By Hannah Anderson NBC15 Anchor | Photographed By Valerie Tobias
“It never once dawned on me it would be her.”
Sarah remembered her 15-year-old daughter Molly as vibrant, happy and excited to be in school. In 2016, Molly changed.
“She alienated herself from her friends,” Sarah says. “I couldn’t get her to go to school, and if she got to school, she would hide in the bathroom for hours.”
Molly was suicidal and wouldn’t tell anyone what was wrong. Sarah later discovered a family acquaintance sexually assaulted Molly. (All names have been changed to protect victim’s identities).
“She missed a bus, Brady offered to give her a ride home. He never took her home and took her to a local park and raped her,” Sarah said.
Within 24 hours of the start of the investigation, Sarah called Safe Harbor.
“We come in at a time when the family is in crisis,” Jennifer Ginsburg, executive director of the Safe Harbor Child Advocacy Center, says. Safe Harbor is a resource in Madison that reduces trauma and promotes healing for children, as well as adults with intellectual disabilities. They are victims of or witness to crime.
“Instead of interviewing your child in the back of a police car, they bring the child to Safe Harbor, which is a safe child-friendly trauma-informed place,” Ginsburg says. The forensic interviews are recorded one-on-one, monitored by a team of trained professionals.
Safe Harbor provided 336 child forensic interviews in 2018, a 15 percent increase since 2015. Since 2010, Safe Harbor recorded a 137 percent increase in interviews.

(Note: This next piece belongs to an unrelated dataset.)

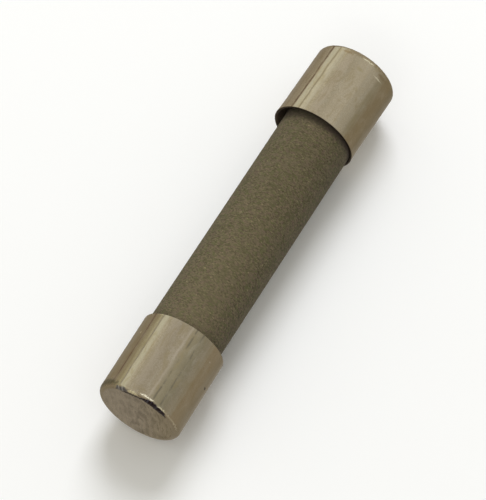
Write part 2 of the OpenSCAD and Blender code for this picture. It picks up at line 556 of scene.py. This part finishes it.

“So many children say at the end of the interview when I ask how they’re feeling, they’re feeling so much better because they’ve been keeping these secrets for so long,” Ginsburg says.
In 2018, 63 percent of interviews at Safe Harbor involved sexual abuse, 21 percent involved physical abuse, 11 percent involved children as witnesses to domestic violence and 1 percent involved neglect.
Molly didn’t break her silence for a year after her incident, but thanks to Safe Harbor justice and recovery were possible.
“You change as a person. You change as a parent.” Sarah says. “Without Safe Harbor, I wouldn’t have been able to do it without them.”